Devils in Daylight by Jun'ichirō Tanizaki is a horror novella recently translated by Keith Vincent. He further explains the pun of the original Japanese title (白昼鬼語) and how he did his best to render it in English.

New media inspires re-examination of older media. Keeping in mind that this is a 1918 novel, the new media here is cinema. It had a late introduction to Japan but once it did, it took off.

Takahashi, a salaryman, has pulled an all-nighter and is surprised to receive a phone call from an old friend, Sonomara. Sonomara in a long, rambling monolog tells how he has cracked a cryptographic code based on Edgar Allan Poe's "Gold Bug." At the end of this long tale he invites Takahasmi to witness a murder. He says if he's wrong, they'll have a good laugh over it.

This is the point where Takahashi could have and should have said no. It would have been a really short, weird short story. Instead, he says yes. He leaves the safety of his life and his job and begins to lose himself in Sonomara's obsession.

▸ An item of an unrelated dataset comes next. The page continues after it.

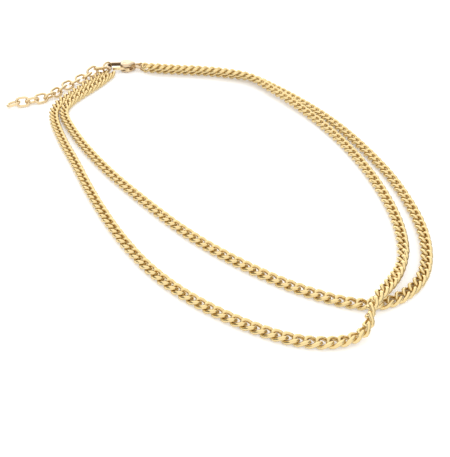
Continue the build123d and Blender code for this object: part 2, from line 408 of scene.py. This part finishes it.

The murder they go to view is something they watch in secret. They're watching through a peephole, like voyeurs. Back in 1918, the word voyeur would bring to mind men watching through holes at brothels. As cinema matured, it would come to mean men watching women on screen with a sexual gaze.

Again Takahashi could cut off ties with Sonomara but the trap has been set and he's now trapped in the same spiral of obsession as his friend. The narrator will become the next one obsessed with the code as Sonomara. Then as Sonomara becomes more and more involved in this murder plot, so will Takahashi.

It's a delightfully creepy and modern story that holds up a century later and in translation.